## [Exercise task]
Below is a block of data; give all of it again word for word.

======== Source data

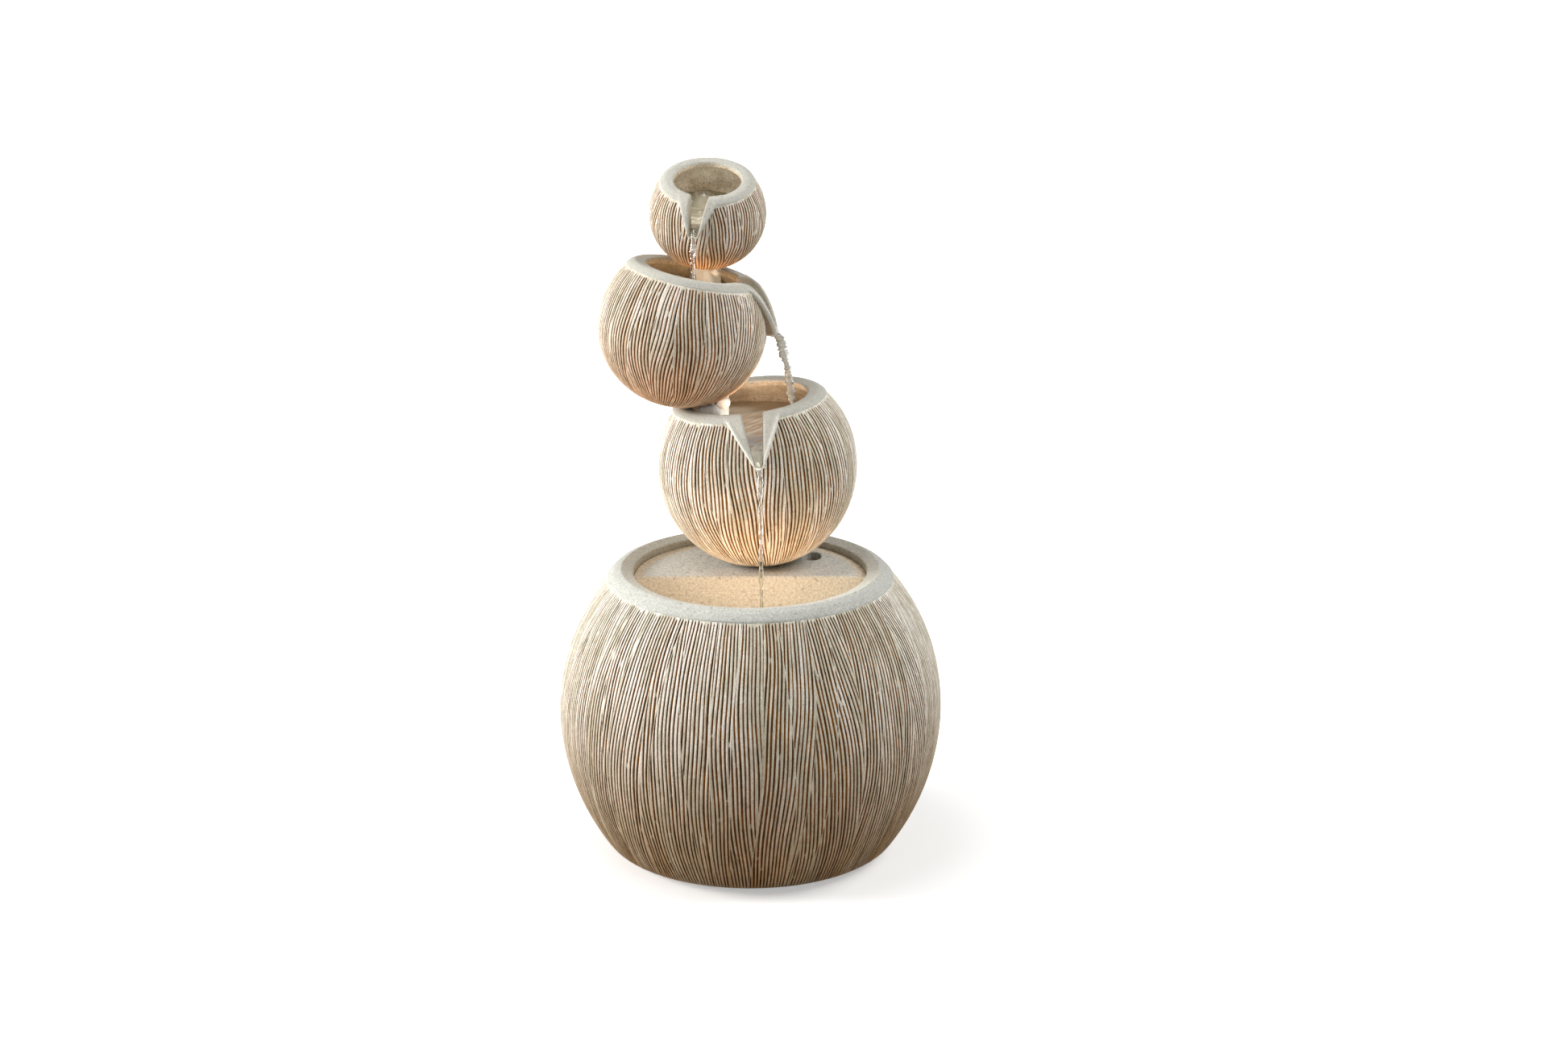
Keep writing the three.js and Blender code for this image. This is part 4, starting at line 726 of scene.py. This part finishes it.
# The reservoir's wall within the combed skin, its rim, mouth, neck, ledge, inner wall and floor: a profile carried
# round the axis. The ledge reaches in only behind the deck's skirt, so its reach depends on the angle.
def reservoirInside():
    ball = balls["base"]
    middle, mouth, proud, floor = ball["centre"][2], rim["mouth"], rim["proud"], rim["floor"]
    hidden = np.linspace(rim["under"], rim["hiddenTop"], 26)
    hiddenR = ovalRadius(ball, hidden - middle) - footInset(hidden - 2) - skin["thick"] - 0.3
    jointR = float(ovalRadius(ball, ball["joint"]))
    bevelR, bevelZ = rim["bevel"]
    bevel = [(jointR + 0.4 + (bevelR - jointR - 0.4) * k, 177.9 + (bevelZ - 177.9) * k ** 0.9)
             for k in np.linspace(0, 1, 6)[1:]]
    ledge, ledgeTop, ledgeBottom = rim["ledge"]
    neck = [(mouth, z) for z in (179, 176, 172, ledgeTop + 0.02, ledgeTop, ledgeTop - 0.6, ledgeBottom,
                                 ledgeBottom - 0.01, rim["neck"])]
    wallZ = np.linspace(rim["neck"] - 5, floor + 4, 26)
    wallR = ovalRadius(ball, wallZ - middle, rim["wall"])
    outside = (list(zip(hiddenR, hidden)) + [(jointR + proud, 177.0), (jointR + proud + 0.1, 177.8)] + bevel
               + rim["crown"])
    inner = list(zip(wallR, wallZ)) + [(wallR[-1] - 1.5, floor + 1.2), (wallR[-1] - 5, floor)]
    reach = np.array([0] * (len(outside) + 4) + [ledge - 0.5, ledge, ledge, 0, 0] + [0] * len(inner), float)
    behind = smoothStep(*rim["ledgeStart"], rim["ledgeRadius"] * np.sin(fullTurn(rim["columns"])))
    points, faces = turnedGrid([(0, rim["under"])] + outside + neck + inner + [(0, floor)], rim["columns"],
                               reach[:, None] * behind)
    away = np.hypot(points[:, 0], points[:, 1])
    # Inside the crest the rim takes its edge colour, painted shade where the lit bevel turns to the inner slope.
    makePiece("reservoir_rim_and_inside", points, faces, "base", rimStone, replaced=("base_vessel",),
              values={"edge": 1 - smoothStep(*rim["bandRadii"], away)})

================

## [Right answer]
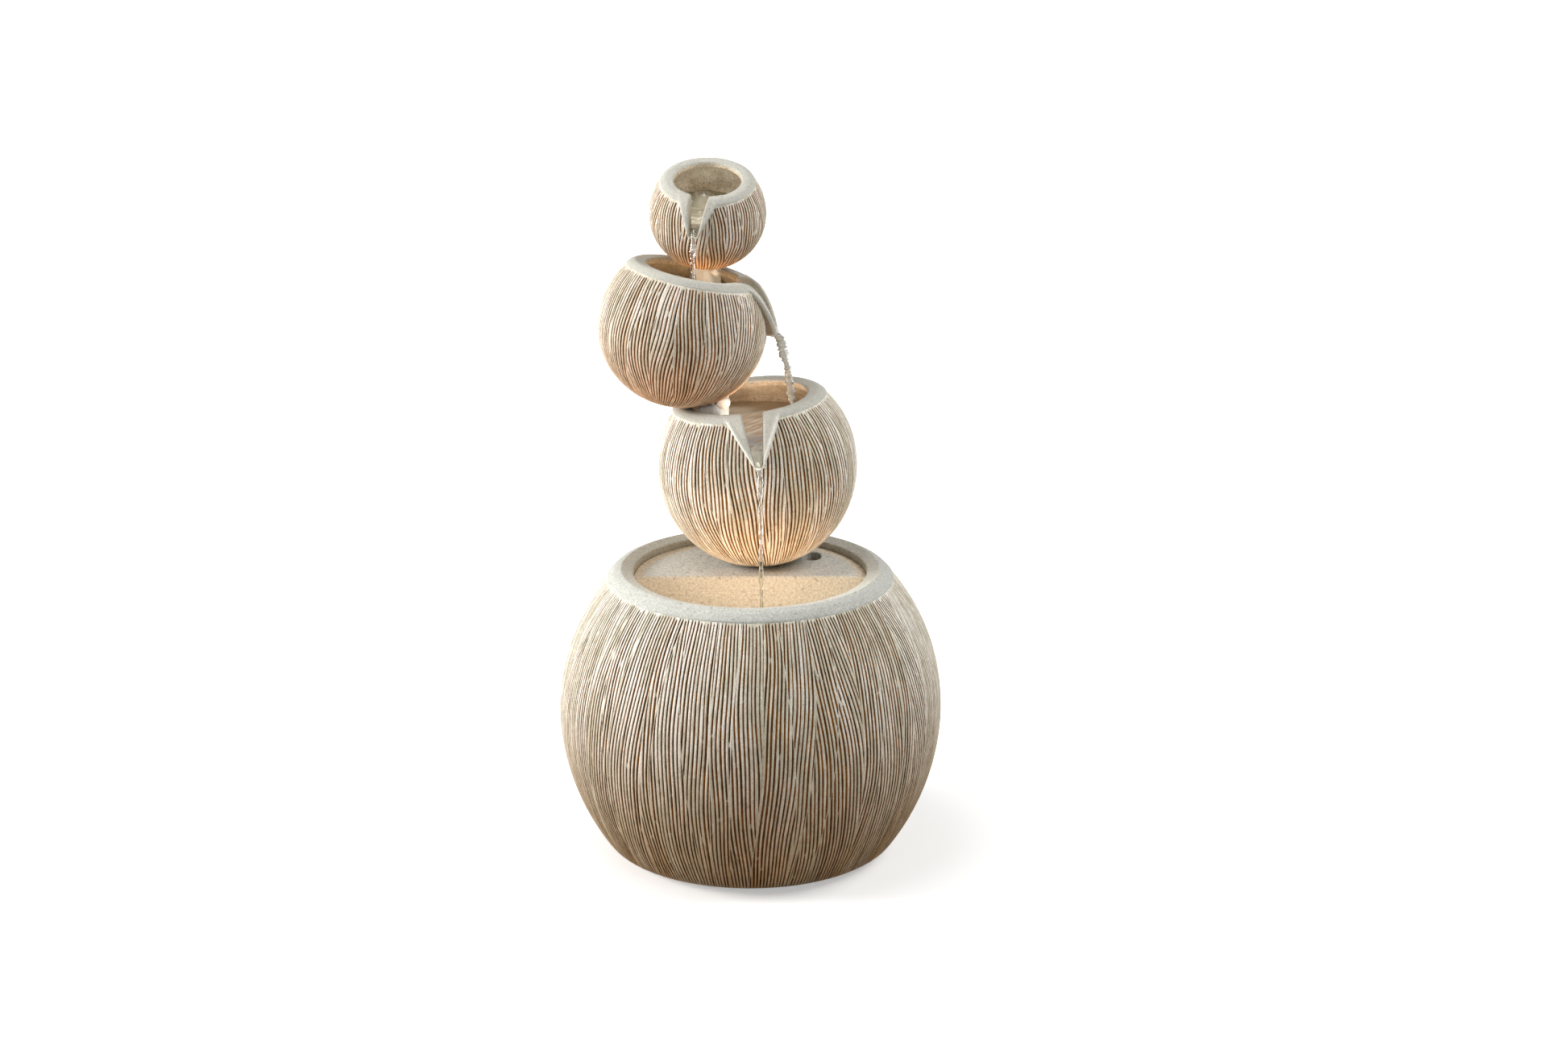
Keep writing the three.js and Blender code for this image. This is part 4, starting at line 726 of scene.py. This part finishes it.
# The reservoir's wall within the combed skin, its rim, mouth, neck, ledge, inner wall and floor: a profile carried
# round the axis. The ledge reaches in only behind the deck's skirt, so its reach depends on the angle.
def reservoirInside():
    ball = balls["base"]
    middle, mouth, proud, floor = ball["centre"][2], rim["mouth"], rim["proud"], rim["floor"]
    hidden = np.linspace(rim["under"], rim["hiddenTop"], 26)
    hiddenR = ovalRadius(ball, hidden - middle) - footInset(hidden - 2) - skin["thick"] - 0.3
    jointR = float(ovalRadius(ball, ball["joint"]))
    bevelR, bevelZ = rim["bevel"]
    bevel = [(jointR + 0.4 + (bevelR - jointR - 0.4) * k, 177.9 + (bevelZ - 177.9) * k ** 0.9)
             for k in np.linspace(0, 1, 6)[1:]]
    ledge, ledgeTop, ledgeBottom = rim["ledge"]
    neck = [(mouth, z) for z in (179, 176, 172, ledgeTop + 0.02, ledgeTop, ledgeTop - 0.6, ledgeBottom,
                                 ledgeBottom - 0.01, rim["neck"])]
    wallZ = np.linspace(rim["neck"] - 5, floor + 4, 26)
    wallR = ovalRadius(ball, wallZ - middle, rim["wall"])
    outside = (list(zip(hiddenR, hidden)) + [(jointR + proud, 177.0), (jointR + proud + 0.1, 177.8)] + bevel
               + rim["crown"])
    inner = list(zip(wallR, wallZ)) + [(wallR[-1] - 1.5, floor + 1.2), (wallR[-1] - 5, floor)]
    reach = np.array([0] * (len(outside) + 4) + [ledge - 0.5, ledge, ledge, 0, 0] + [0] * len(inner), float)
    behind = smoothStep(*rim["ledgeStart"], rim["ledgeRadius"] * np.sin(fullTurn(rim["columns"])))
    points, faces = turnedGrid([(0, rim["under"])] + outside + neck + inner + [(0, floor)], rim["columns"],
                               reach[:, None] * behind)
    away = np.hypot(points[:, 0], points[:, 1])
    # Inside the crest the rim takes its edge colour, painted shade where the lit bevel turns to the inner slope.
    makePiece("reservoir_rim_and_inside", points, faces, "base", rimStone, replaced=("base_vessel",),
              values={"edge": 1 - smoothStep(*rim["bandRadii"], away)})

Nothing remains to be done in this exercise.